Teaching history can be one of the greatest challenges we face as educators. Most school subjects have a fairly clear goal. We see our math skills at work every day. English and language classes help us communicate with each other. Science helps us understand how the world works. Phys Ed keeps us in shape, etc.
But what about History?
It’s not an obvious answer. What are we even trying to teach here?
It’s usually at this point that we begin to resort to that age-old tactic, memorize and regurgitate. If the students can remember the sequence of events, the names, the dates, maybe it will somehow help us learn something. Or at least it will give us something we can measure and put a letter grade on. (Don’t get me started on letter grading…)
But seriously, is this all that history boils down to? A bunch of memorized information that goes in one ear and then out the other, upsetting and alienating students from what should be one of the most fun and compelling subjects of them all?
Let me just say right here that the answer is No. A resounding, No.
This is not the point. History is so much more than that! And when we allow ourselves to be sidetracked into force-feeding the facts to our students, it does little more than lead to that oft repeated scene with students and teachers alike crying (literally) in desperation and frustration.
So what do we do? How do we teach this tricky subject? What are we even supposed to be teaching if not the names and the dates?

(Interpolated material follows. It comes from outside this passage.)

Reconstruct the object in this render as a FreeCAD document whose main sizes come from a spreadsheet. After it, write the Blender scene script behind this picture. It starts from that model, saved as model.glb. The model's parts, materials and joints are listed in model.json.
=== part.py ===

To start with the last question first, if we can detach ourselves from the compulsive need to read and memorize as much as possible, we can begin to relax and look around at what else history has to offer. For one, we must understand that history is a very incomplete subject. When you open up a history book you are reading a tiny part of a story that has been 1) preserved in part, 2) rediscovered (again often in part), and 3) reassembled and interpreted through historians who, regardless of whether they wish to or not, have biases and opinions that natural shape the narrative. This means that we must treat the stories as a private eye treats one witnesses’ version of a crime. It is a valuable part, but not complete story.

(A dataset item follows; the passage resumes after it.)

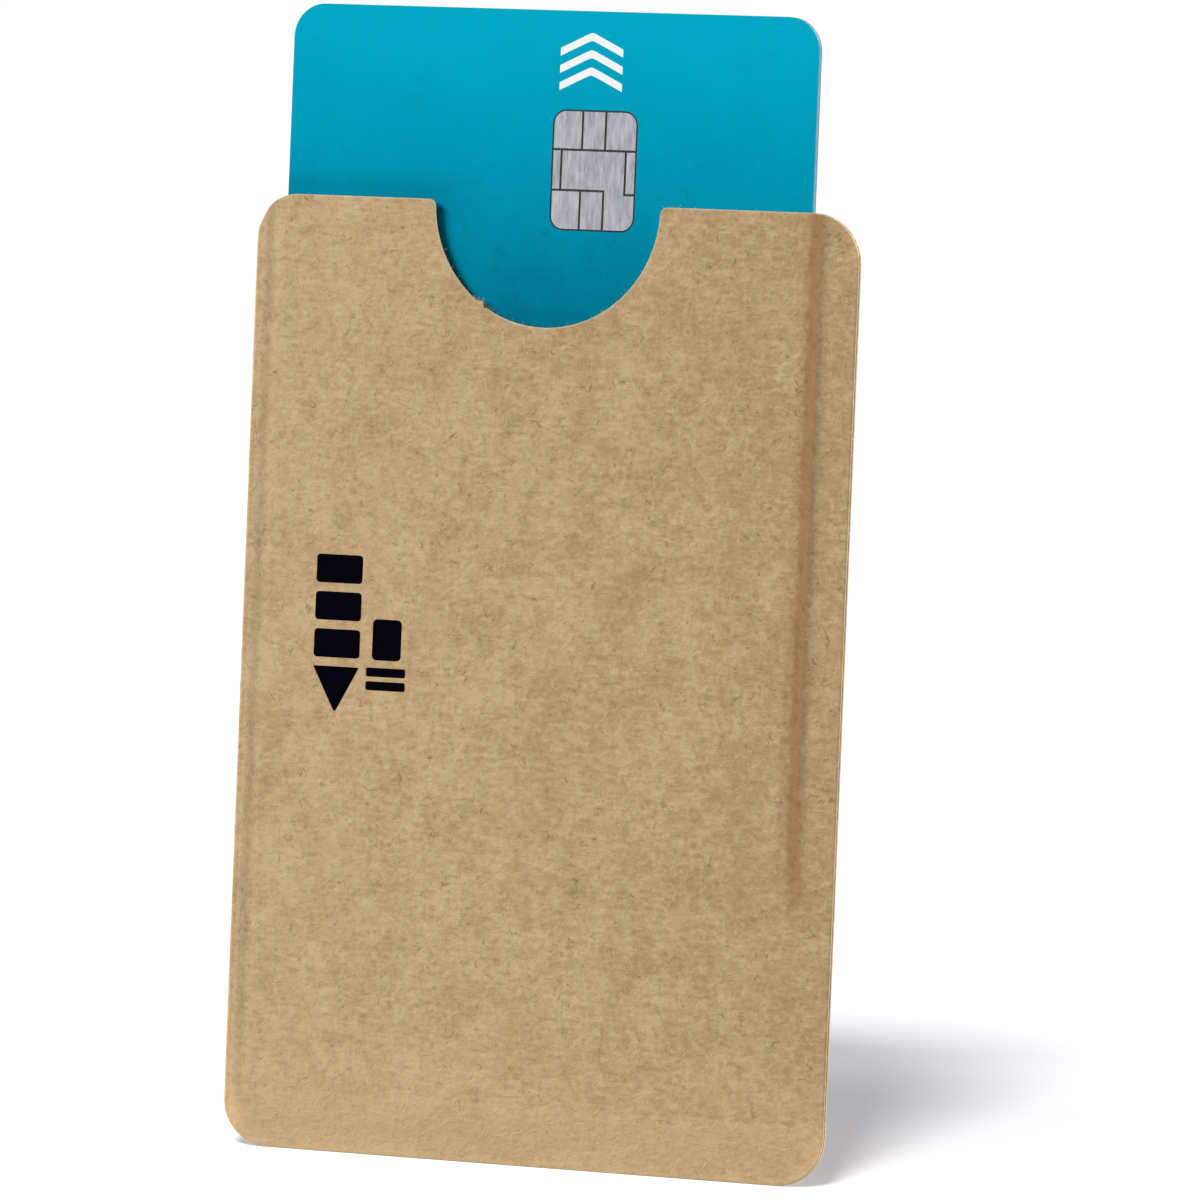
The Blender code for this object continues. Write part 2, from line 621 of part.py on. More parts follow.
def build_module(card):
    """The chip module: eight contacts on a carrier, with the die and its resin behind."""
    carrier = prism("chip_carrier", module_outline(0), carrier_front, carrier_back)
    add_piece(carrier, CARRIER_TAPE, card)

    pad_die = add_cutter(
        prism("contact_die", module_outline(PAD_RIM), -OVERRUN, PAD_THICKNESS + OVERRUN), card
    )
    module_left, module_top = module_x - MODULE_WIDTH / 2, module_z + MODULE_HEIGHT / 2
    for name, shares in CONTACT_SHARES.items():
        field = [
            (module_left + across * MODULE_WIDTH, module_top - down * MODULE_HEIGHT)
            for across, down in shares
        ]
        outline = inset_outline(field, PAD_ISOLATION / 2)
        contact = add_piece(prism(name, outline, 0, PAD_THICKNESS), CONTACT_METAL, card)
        cut(contact, pad_die, "INTERSECT")

    die_front = carrier_back + GLUE_LINE
    die = prism("chip_die", die_outline(0), die_front, die_front + DIE_THICKNESS)
    add_piece(die, SILICON, card)
    resin_mesh = prism("chip_resin", resin_outline(0), die_front, die_front + resin_depth)
    resin = add_piece(resin_mesh, RESIN, card)
    rounding = resin.modifiers.new("edge_round", "BEVEL")
    rounding.width = RESIN_EDGE_ROUND
    rounding.segments = 2
    rounding.limit_method = "ANGLE"
    hollow = prism(
        "die_hollow", die_outline(GLUE_LINE), die_front - OVERRUN,
        die_front + DIE_THICKNESS + GLUE_LINE,
    )
    cut(resin, add_cutter(hollow, card))

    glue_front, glue_back = carrier_back + GLUE_LINE, inlay_front - GLUE_LINE
    glue_outline = module_outline(MODULE_FIT_GAP)
    glue = add_piece(prism("module_adhesive", glue_outline, glue_front, glue_back), SEALANT, card)
    open_middle = prism(
        "adhesive_opening", module_outline(ADHESIVE_WIDTH), glue_front - OVERRUN,
        glue_back + OVERRUN,
    )
    cut(glue, add_cutter(open_middle, card))


def main():
    """Builds the sleeve where it stands, and the card on its slide."""
    clear_scene()
    build_sleeve()
    card = add_empty("card_slide", (card_x, card_front_y, card_foot_z))
    build_card_plies(card)
    build_card_back(card)
    build_antenna(card)
    build_module(card)


main()
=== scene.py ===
"""Looks of a kraft card sleeve with a smart card standing part way out of its mouth.

Lengths are in metres. X runs across the sleeve, Y from its front to its back, and Z up to
its mouth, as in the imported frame. What the frame can tell is read from it, and the other
sizes are fields of the class that uses them.
"""

import logging
import math
from collections.abc import Callable
from dataclasses import dataclass
from enum import Enum

import bpy
import numpy as np
from mathutils import Euler, Matrix, Vector


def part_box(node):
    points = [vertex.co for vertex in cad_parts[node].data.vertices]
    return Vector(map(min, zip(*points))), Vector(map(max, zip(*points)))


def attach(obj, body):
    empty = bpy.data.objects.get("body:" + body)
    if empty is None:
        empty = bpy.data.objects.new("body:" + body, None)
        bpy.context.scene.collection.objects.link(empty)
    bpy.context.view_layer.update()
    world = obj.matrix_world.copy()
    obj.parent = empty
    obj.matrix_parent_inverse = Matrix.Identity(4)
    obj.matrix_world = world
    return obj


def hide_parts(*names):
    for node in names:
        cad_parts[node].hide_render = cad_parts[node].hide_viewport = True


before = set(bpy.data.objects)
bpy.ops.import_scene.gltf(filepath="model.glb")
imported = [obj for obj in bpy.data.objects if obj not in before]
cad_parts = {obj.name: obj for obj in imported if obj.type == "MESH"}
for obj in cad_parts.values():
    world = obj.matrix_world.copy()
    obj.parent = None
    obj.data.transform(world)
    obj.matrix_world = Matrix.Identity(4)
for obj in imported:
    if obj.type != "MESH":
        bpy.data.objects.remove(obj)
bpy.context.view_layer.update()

log = logging.getLogger("card_sleeve")

MM = 0.001

Colour = tuple[float, float, float]
Span = tuple[float, float]
Stops = tuple[tuple[float, Colour], ...]


def tone(red: int, green: int, blue: int) -> Colour:
    """Turns a screen colour into the linear one that shaders use.

    Each channel c from 0 to 1 becomes ((c + 0.055) / 1.055) ** 2.4, or c / 12.92 near black.

    Args:
        red: Red from 0 to 255.
        green: Green from 0 to 255.
        blue: Blue from 0 to 255.

    Returns:
        The linear red, green and blue, each from 0 to 1.
    """
    channels = (level / 255 for level in (red, green, blue))
    return tuple(c / 12.92 if c < 0.04045 else ((c + 0.055) / 1.055) ** 2.4 for c in channels)


class Body(Enum):
    """The two bodies that the card's slide joins."""

    SLEEVE = "sleeve"
    CARD = "card"


class Signal:
    """A number, colour or vector inside a material. Arithmetic on it adds the nodes."""

    def __init__(self, recipe: "Recipe", socket: bpy.types.NodeSocket) -> None:
        """Keeps the recipe that it belongs to and the socket that it comes out of."""
        self.recipe = recipe
        self.socket = socket

    def _pair(self, operation: str, other: "Signal | float", swapped: bool = False) -> "Signal":
        """Joins this signal and another with one node.

        Args:
            operation: The Math or Vector Math operation.
            other: The second operand.
            swapped: Whether the other comes first.

        Returns:
            The joint result, a vector if either side is one.
        """
        sides = (other, self) if swapped else (self, other)
        flat = all(not isinstance(s, Signal) or s.socket.type == "VALUE" for s in sides)
        if not flat:
            sides = tuple(s if isinstance(s, Signal) else (s, s, s) for s in sides)
        kind = "ShaderNodeMath" if flat else "ShaderNodeVectorMath"
        return self.recipe.node(kind, {"operation": operation}, dict(enumerate(sides)))

    def __add__(self, other: "Signal | float") -> "Signal":
        """This plus another."""
        return self._pair("ADD", other)

    def __radd__(self, other: float) -> "Signal":
        """Another plus this."""
        return self._pair("ADD", other, swapped=True)

    def __sub__(self, other: "Signal | float") -> "Signal":
        """This less another."""
        return self._pair("SUBTRACT", other)

    def __rsub__(self, other: float) -> "Signal":
        """Another less this."""
        return self._pair("SUBTRACT", other, swapped=True)

    def __mul__(self, other: "Signal | float") -> "Signal":
        """This times another."""
        return self._pair("MULTIPLY", other)

    def __rmul__(self, other: float) -> "Signal":
        """Another times this."""
        return self._pair("MULTIPLY", other, swapped=True)

    def __abs__(self) -> "Signal":
        """This without its sign."""
        return self.recipe.node("ShaderNodeMath", {"operation": "ABSOLUTE"}, {0: self})

    def larger(self, other: "Signal | float") -> "Signal":
        """The larger of this and another."""
        return self._pair("MAXIMUM", other)

    def step(self, low: float, high: float) -> "Signal":
        """A smooth step from 0 at one level of this to 1 at another.

        Args:
            low: Where the step is 0, which may be the larger level.
            high: Where the step is 1.

        Returns:
            The step.
        """
        sockets = {"Value": self, "From Min": low, "From Max": high}
        return self.recipe.node(
            "ShaderNodeMapRange", {"interpolation_type": "SMOOTHSTEP"}, sockets
        )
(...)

And here we run into one of the natural skills history lets us teach. We can use history to challenge the students themselves to come to their own conclusions. Look at the big picture and see if you can decipher the greater story going on. It is an acquired and often overlooked skill that we can get out of history. There are others if we look for them. For example, morals, ethics, justice, injustice, consequences, etc., are constantly on display in history. We can use these to teach as well. However, these are things that we teach over time, as our students mature along with their school. For the earlier years teaching history really boils down to some pretty basic elements, one of the most important of which is the story.
We must remember that we are not teaching a bunch of disjointed and unrelated information. All of history (past, present, and future) is part of one continual, flowing narrative. It is one story with a beginning, middle, and end. Armed with this thought, let’s show the students that the story of history in and of itself is worth pursuing in the first place. And have fun with it!
That is where a company like Home School in the Woods comes in really handy. Their curriculum revolves around a hands-on approach to teaching history that really helps keep the students’ interest piqued. Whether you’re studying modern, ancient, American, European, world or most any other time in history, don’t just read a textbook. You can use Home School in the Wood’s products (many of which do come with short and concise text lessons designed not to overwhelm the students but to allow you to use it as a stand alone product) to get hands-on projects like lapbooks and notebooking pages, timelines and maps to keep track of everything, 3D projects and era recipes, basically anything that helps make the study more meaningful. It brings home to the students the fact that you are studying a real time and place where people once ate, drank, slept, and lived their lives.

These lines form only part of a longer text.